I tanti dati a disposizione sia sulle previsioni sia sui danni già osservati, sebbene scioccanti, non sembrano impressionare sufficientemente chi dovrebbe usarli per politiche pubbliche. Evidentemente i gruppi di potere si sentono così forti da mettere a tacere anche fenomeni che potrebbero portare al taglio del ramo su cui sono seduti, oppure pensano di poter cambiare ramo.

Viene in mente il XXVI canto dell'Inferno dantesco, in cui Ulisse racconta il proprio peccato di hybris (cioè orgogliosa tracotanza del potere) per essersi spinto con la propria nave troppo oltre le colonne d'Ercole fin quasi a raggiungere il purgatorio.

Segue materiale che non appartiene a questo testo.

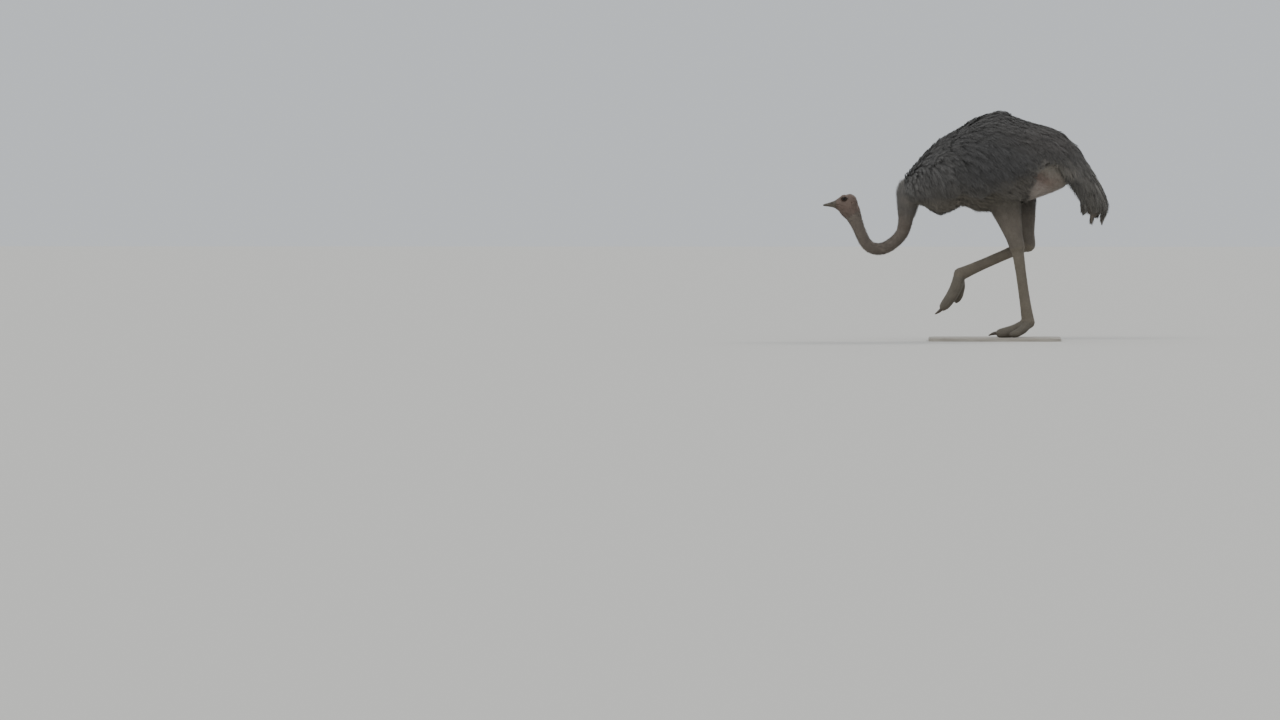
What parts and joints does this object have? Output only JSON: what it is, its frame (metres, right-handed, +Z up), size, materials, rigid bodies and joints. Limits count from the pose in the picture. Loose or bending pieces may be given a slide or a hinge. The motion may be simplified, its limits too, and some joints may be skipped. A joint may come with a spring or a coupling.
{
  "type": "ostrich",
  "caption": "Life-size still ostrich hen with folded wings, walking on one foot with the other leg lifted and the neck bent down, on a flat display base.",
  "frame": {"origin": "centre of the underside of the display base, on the floor", "axes": "+X towards the tail (the bird faces -X), +Y towards the bird's right side, +Z up"},
  "size_m": [1.6413, 0.531, 1.326],
  "materials": {
    "body_plumage": "soft matt feathers",
    "wing_plumage": "soft matt feathers",
    "tail_plumage": "soft matt feathers",
    "neck_skin": "matt, thin grey-brown down",
    "head_skin": "matt, sparse bristles",
    "leg_skin": "matt, scaled",
    "horn": "satin horn",
    "eye": "wet gloss",
    "base_board": "matt stained board"
  },
  "bodies": {
    "root": {"trunk": "body_plumage", "wing_left": "wing_plumage", "wing_right": "wing_plumage", "tail": "tail_plumage", "neck_base": "neck_skin", "neck_lower": "neck_skin", "neck_bend": "neck_skin", "neck_upper": "neck_skin", "head": "head_skin", "bill_upper": "horn", "bill_lower": "horn", "eye_left": "eye", "eye_right": "eye", "leg_upper_left": "leg_skin", "leg_lower_left": "leg_skin", "toe_large_left": "leg_skin", "toe_small_left": "leg_skin", "claw_left": "horn", "leg_upper_right": "leg_skin", "leg_lower_right": "leg_skin", "toe_large_right": "leg_skin", "toe_small_right": "leg_skin", "claw_right": "horn", "stand_base": "base_board"}
  },
  "joints": []
}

Insieme alla messe di dati e nozioni occorre alfabetizzare anche su concetti e ragionamenti.

La grande accelerazione

La “grande accelerazione” avvenuta dopo la seconda guerra mondiale ha portato da una parte ad aumenti della produttività economica e miglioramenti di salute e condizioni materiali per larghe fasce di popolazione, dall’altra a impatti ambientali che determinano condizioni diverse da quelle degli ultimi 10.000 anni: si può pensare che questo esperimento con il futuro della civiltà umana non sia straordinariamente pericoloso?  E se si, sulla base di quali prove scientifiche? Infatti, anche per contrastare o falsificare una ipotesi occorre avere in mano ipotesi alternative, solide e non fantasiose.

Per quali motivi i risultati scientifici vengono poco o niente considerati per prendere decisioni?

Quattro elementi di riflessione a cascata:

  • Nella società capitalistica consumistica il valore dominante è l’economia, con l’assioma della crescita lineare senza limiti, che pervade anche i Paesi ad economia pianificata, in cui i giganti economici sotto il controllo del potere centrale corrono con la stessa impostazione, producendo pari o peggiori danni ambientali. Come uscire da questo sistema? Tante sperimentazioni in corso possono dare le prime risposte a questa domanda cruciale. A patto di evitare impostazioni tecno-ottimistiche o semplificazioni che non vedono l’indissolubile connessione tra transizione ecologica e sociale;
  • La cultura generale e quella scientifica in particolare sono deboli, nutrite con moltitudini di dati e nozioni più che con la capacità di collegare, mettere in relazione, prendersi cura. Costruire una cultura equilibrata su scienza e tecnica diventa essenziale per incidere sul cambiamento climatico;
  • Lo stupore e la paura del pericolo non vanno evitati, ma indirizzati per accrescere la consapevolezza e per fornire elementi utili alla risoluzione dei problemi;
  • Non sono ancora disponibili luoghi e sedi adeguati a far dialogare scienza e politica a livelli che siano appropriati a prendere decisioni, stanze di ascolto e camere di compensazione di interessi, che potrebbero rivelarsi solo apparentemente lontani. Vanno trovate.